As the DeFi ecosystem continues to evolve and mature, regulatory bodies worldwide are diligently working to develop comprehensive and adaptable frameworks that can effectively address the unique challenges posed by this innovative financial landscape. Key focus areas in the development of these regulatory frameworks include:

Risk-based approach

Regulatory authorities are increasingly adopting nuanced, risk-based strategies that carefully weigh the potential benefits of DeFi innovations against associated risks. This approach allows for a more flexible regulatory environment that can adapt to the rapid pace of technological advancements while still maintaining robust safeguards for consumers and the broader financial ecosystem.

Decentralized identity solutions

A critical challenge in the DeFi space is reconciling the need for privacy with essential Know Your Customer (KYC) and anti-money laundering (AML) requirements. Regulators are actively exploring innovative decentralized identity solutions that can effectively implement these crucial compliance measures while still preserving user privacy and the core principles of decentralization that underpin the DeFi ecosystem.

International regulatory collaboration

Recognizing the inherently global and borderless nature of DeFi platforms, regulatory bodies are placing increased emphasis on fostering international cooperation and coordination. This collaborative approach aims to develop harmonized regulatory standards and facilitate seamless information sharing across jurisdictions, thereby creating a more cohesive and effective global regulatory framework for the DeFi sector.

Technological expertise enhancement

Regulatory agencies are investing in building their technological capabilities and expertise to better understand and oversee the complex DeFi landscape. This includes developing specialized teams with deep knowledge of blockchain technology, smart contracts, and decentralized systems, enabling more informed and effective regulatory decision-making.

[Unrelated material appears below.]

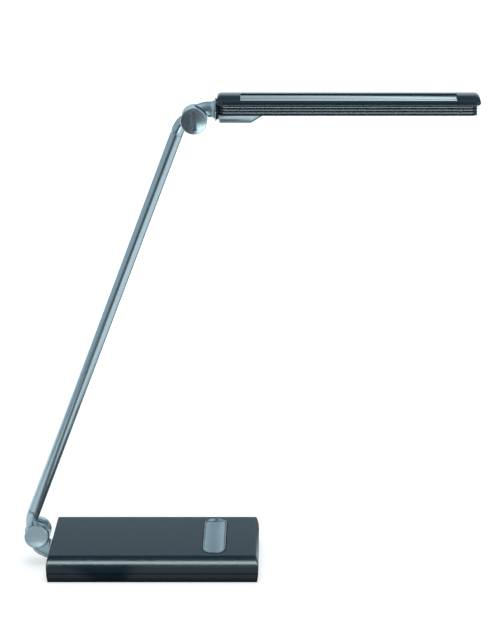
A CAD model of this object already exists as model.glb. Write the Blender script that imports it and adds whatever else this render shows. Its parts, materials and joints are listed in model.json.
import json
import math
import bmesh
import bpy
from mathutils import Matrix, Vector

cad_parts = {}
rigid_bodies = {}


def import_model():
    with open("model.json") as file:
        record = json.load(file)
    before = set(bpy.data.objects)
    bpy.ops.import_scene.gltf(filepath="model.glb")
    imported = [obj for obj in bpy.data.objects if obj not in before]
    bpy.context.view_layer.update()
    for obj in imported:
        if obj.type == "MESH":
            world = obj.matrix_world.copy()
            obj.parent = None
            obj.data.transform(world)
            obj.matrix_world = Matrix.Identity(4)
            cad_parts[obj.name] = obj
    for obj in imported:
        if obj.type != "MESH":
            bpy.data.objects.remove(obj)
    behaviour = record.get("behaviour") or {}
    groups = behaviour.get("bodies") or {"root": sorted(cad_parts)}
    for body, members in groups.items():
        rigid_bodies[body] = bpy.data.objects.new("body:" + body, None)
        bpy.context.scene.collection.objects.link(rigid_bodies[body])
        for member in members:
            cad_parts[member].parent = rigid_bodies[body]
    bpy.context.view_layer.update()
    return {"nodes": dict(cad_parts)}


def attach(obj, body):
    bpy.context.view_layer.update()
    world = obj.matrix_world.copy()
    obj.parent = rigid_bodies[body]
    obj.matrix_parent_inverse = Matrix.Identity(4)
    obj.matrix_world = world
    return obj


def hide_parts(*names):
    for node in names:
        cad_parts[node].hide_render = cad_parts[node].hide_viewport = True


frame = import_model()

MM = 0.001
NODES = frame["nodes"]


# ---------------------------------------------------------------- numbers shared with the solids
BASE_W, BASE_D, BASE_H = 200.0, 104.5, 27.4
BULGE, WIDE_Z, UPPER_ARC, LOWER_ARC = 2.3, 14.0, 36.7, 70.0
PART_Z, TRAY_Z, TRAY_TOP, FLOOR_Z, WALL, LID = 9.7, 0.4, 9.4, 3.4, 2.4, 2.6
PAD_T = 1.8
BUTTON_X, BUTTON_W, BUTTON_L = 59.2, 22.3, 91.0
BOSS_X, BOSS_Y = 92.5, 44.0
INLET_X, INLET_Z = -60.0, 15.8
HINGE_X, HINGE_Z = -115.2, 30.7
LEAN, ARM_L = math.radians(21), 440.8
TUBE_R, TUBE_OFF, BORE_R = 5.95, 10.4, 4.57
SEAM_LOW, SEAM_UP = 20.5, ARM_L - 19
UP_X = HINGE_X + ARM_L * math.sin(LEAN)
UP_Z = HINGE_Z + ARM_L * math.cos(LEAN)
NECK_Z = UP_Z + 9.3
HEAD_X0 = UP_X + 21.4
HEAD_X1 = HEAD_X0 + 244.4
BODY_X0, BODY_X1 = HEAD_X0 + 21.6, HEAD_X1 - 21.6
HEAD_BOTTOM, RIB_TOP = NECK_Z - 3.6, NECK_Z + 6
RIB_Y, CORE_Y, RIB_START, RIB_END = 15.2, 13.7, 1.7, 2.8
RIB_H, RIB_PITCH = 1.6, 2.67
SHELL_Y, SHELL_TOP = 18.0, 13.7
CAP_R, BOLT_R, DISC_FACE, DISC_BACK = 11.7, 12.5, -13, -10.2
LIGHT_X0, LIGHT_X1, LED_N = BODY_X0 + 20, BODY_X1 - 2, 28


# ---------------------------------------------------------------- finishes
def shader(name, colour, rough, metal=0.0, **extra):
    """A new material, and its Principled shader with the plain values set on it."""
    mat = bpy.data.materials.new(name)
    mat.use_nodes = True
    bsdf = mat.node_tree.nodes["Principled BSDF"]
    bsdf.inputs["Base Color"].default_value = (*colour, 1)
    bsdf.inputs["Roughness"].default_value = rough
    bsdf.inputs["Metallic"].default_value = metal
    for key, value in extra.items():
        bsdf.inputs[key.replace("_", " ")].default_value = value
    return mat, mat.node_tree, bsdf


def object_pattern(tree, scale=(1, 1, 1), turn=(0, 0, 0)):
    """Object coordinates, stretched and turned by Mapping nodes."""
    coord = tree.nodes.new("ShaderNodeTexCoord")
    vector = coord.outputs["Object"]
    for kind, value in (("Rotation", turn), ("Scale", scale)):
        mapping = tree.nodes.new("ShaderNodeMapping")
        mapping.inputs[kind].default_value = value
        tree.links.new(vector, mapping.inputs["Vector"])
        vector = mapping.outputs["Vector"]
    return vector


def noise(tree, vector, scale, detail=2.0):
    node = tree.nodes.new("ShaderNodeTexNoise")
    node.inputs["Scale"].default_value = scale
    node.inputs["Detail"].default_value = detail
    tree.links.new(vector, node.inputs["Vector"])
    return node.outputs["Fac"]


def spread(tree, value, low, high, start=0.35, end=0.65):
    """Maps the middle of a noise to the range low..high."""
    node = tree.nodes.new("ShaderNodeMapRange")
    node.inputs["From Min"].default_value = start
    node.inputs["From Max"].default_value = end
    node.inputs["To Min"].default_value = low
    node.inputs["To Max"].default_value = high
    tree.links.new(value, node.inputs["Value"])
    return node.outputs["Result"]


def two_tone(tree, value, dark, light):
    """Blend between two close colours by a pattern."""
    node = tree.nodes.new("ShaderNodeMix")
    node.data_type = "RGBA"
    node.inputs["A"].default_value = (*dark, 1)
    node.inputs["B"].default_value = (*light, 1)
    tree.links.new(value, node.inputs["Factor"])
    return node.outputs["Result"]


def relief(tree, bsdf, value, depth):
    """Bump of a real depth in metres."""
    node = tree.nodes.new("ShaderNodeBump")
    node.inputs["Strength"].default_value = 1.0
    node.inputs["Distance"].default_value = depth
    tree.links.new(value, node.inputs["Height"])
    tree.links.new(node.outputs["Normal"], bsdf.inputs["Normal"])


def shade_of(colour, k):
    return tuple(c * k for c in colour)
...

Adaptive regulatory sandboxes

To encourage responsible innovation while maintaining regulatory oversight, many jurisdictions are implementing or expanding regulatory sandbox programs specifically tailored to DeFi projects. These controlled environments allow for real-world testing of DeFi applications under regulatory supervision, facilitating a more collaborative approach to regulation and fostering dialogue between innovators and regulators.

Jurisdiction-aware notes

United States

  • United States Securities and Exchange Commission (SEC) focuses on securities law exposure for tokens and certain DeFi activities
  • Commodity Futures Trading Commission (CFTC) asserts authority where derivatives and commodities are implicated
  • Financial Crimes Enforcement Network (FinCEN) emphasizes AML program obligations, customer diligence, and suspicious activity reporting

European Union

  • Markets in Crypto Assets (MiCA) establishes a unified framework for crypto assets and service providers, with phased implementation across member states

Other global touchpoints

  • Financial Action Task Force (FATF) guidance, including the Travel Rule, informs cross-border compliance expectations
  • Local supervisors such as the UK Financial Conduct Authority (FCA) and the Monetary Authority of Singapore (MAS) issue jurisdiction-specific rules on licensing, disclosures, and controls

Compliance teams should map DeFi use cases to the applicable regime in each market and document controls for onboarding, monitoring, and investigations accordingly.